Kiwi cricket fans have plenty to look forward to over the next few days as the New Zealand men's and women's teams each play two matches at Auckland's Eden Park.
However, on the eve of the tour by India, captain Kane Williamson made the extraordinary offer of stepping aside from the leadership role.
Williamson brushed aside concerns about his leadership in the Test series loss in Australia, however the job doesn't get any easier against the Indians.
The Black Caps begin their five-match T20 series against India on Friday night, with the second match also in an evening time slot on Sunday.
The White Ferns play South Africa in the first of three one-day internationals, with game two played on Monday.
Five T20 matches follow against the same opposition, a series both will use to prepare for the T20 World Cup starting in Australia later next month.
For the New Zealand men, facing a powerful Indian team in all three formats is a chance to bounce back from a forgettable Test series in Australia.
Williamson said they were trying to strike a balance between moving on but also learning lessons from their 3-nil thumping across the Tasman.
"It's tough with such a different group and a different format but often growth and improvement comes from exposure, which is what happened in Australia.
"We were beaten by a better side in those conditions at that point in time and it's important you do take something from those experiences."
Indian captain Virat Kohli isn't reading much into both team's most recent results.
While New Zealand were utterly dominated by the Australians, India arrived after an impressive 2-1 one-day series win at home against the same team.
"It's irrelevant, honestly, you have to play good cricket to win every series at the international level and that's something that we have done well as a side.
"For us every series is a fresh start and New Zealand in New Zealand is obviously a tougher challenge than playing them back home in India, so we definitely have to be at our best."

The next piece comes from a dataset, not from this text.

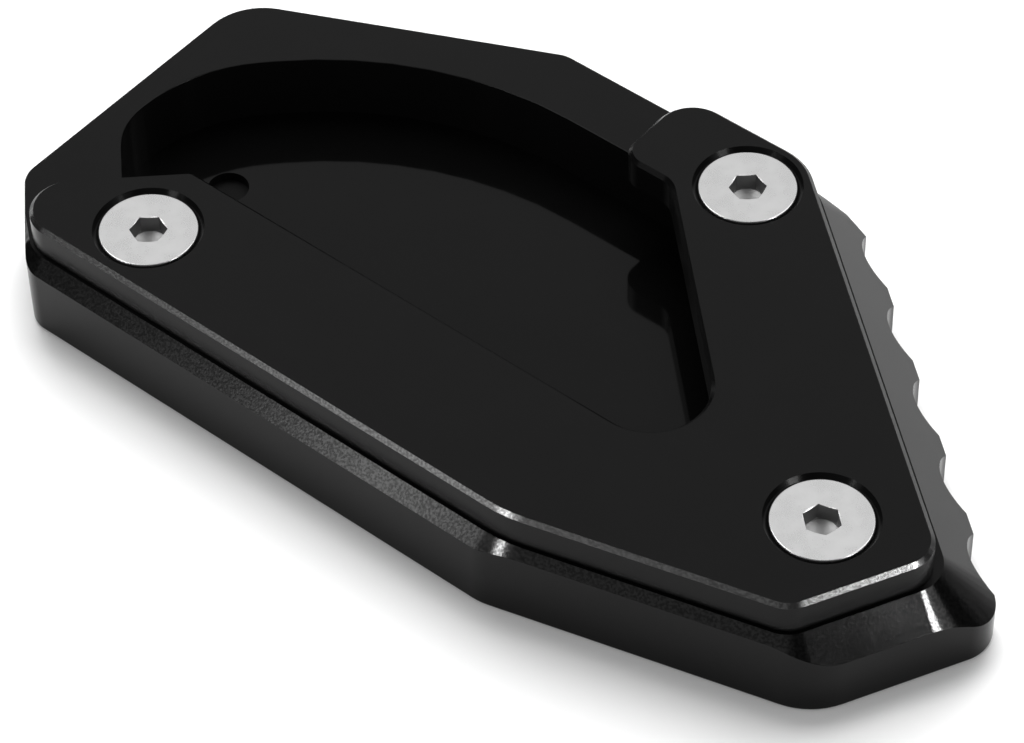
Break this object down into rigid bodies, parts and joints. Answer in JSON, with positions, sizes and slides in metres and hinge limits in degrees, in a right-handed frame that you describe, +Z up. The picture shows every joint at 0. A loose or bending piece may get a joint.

Kohli and the Indian team have what seems a never ending stream of matches.
In contrast, the New Zealand women's side haven't had a match for almost a year.
New White Ferns coach Bob Carter said while the looming T20 World Cup was their priority, three one-day matches to start South Africa's tour provided a chance to look ahead to another pinnacle event.

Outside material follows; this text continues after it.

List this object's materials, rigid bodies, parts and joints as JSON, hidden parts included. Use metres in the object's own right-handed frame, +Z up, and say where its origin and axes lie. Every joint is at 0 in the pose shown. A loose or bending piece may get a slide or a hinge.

"It's just good to come back to play after an 11-month break and we have to make the most of these first three games.
"We can use it a little bit for our T20 prep but I'm really looking at a bigger picture [with the] 2021 [one-day] World Cup as well. Giving some of the girls the opportunity to really show how they can move forward."
South Africa aren't regarded as a heavyweight of the women's game.
But all-rounder Suzie Bates, who opted against a return to captaincy to allow fellow star Sophie Devine to claim that role, said they won't underestimate their opposition.
"They're a quality side. They've got six or seven quality batters in their top order.
"Lots of them played in the Big Bash [in Australia] sp we've seen a lot of them recently and this year they're going to be one of the real contenders at the T20 World Cup so a great test for us leading into that."
A T20 World Cup is also on the horizon for the New Zealand and Indian men, who have recent history at a global event.
Kohli, though, insisted this tour had nothing to do with a certain Black Caps semifinal win at last year's one-day World Cup.
"Even if you want to think of revenge, these guys are so nice [so] you can't get into that.
"Honestly we get along really well with all these [New Zealand] guys and it's all about just being competitive on the field.
"I don't think that this is about any kind of revenge at all. It's just about two quality sites playing good cricket. It's a challenge for us to beat New Zealand here and something that we are totally up for.
The same went for Williamson and the Black Caps.
The New Zealand skipper said taking on a top team is exactly the way he wanted to back up a tough experience against another.
"It's funny because you do want to be playing the best.
"Not losing, that's not funny but you still desire to keep pushing your game forward and the best way to do that is to keep learning and often playing against the best is the best opportunity to learn."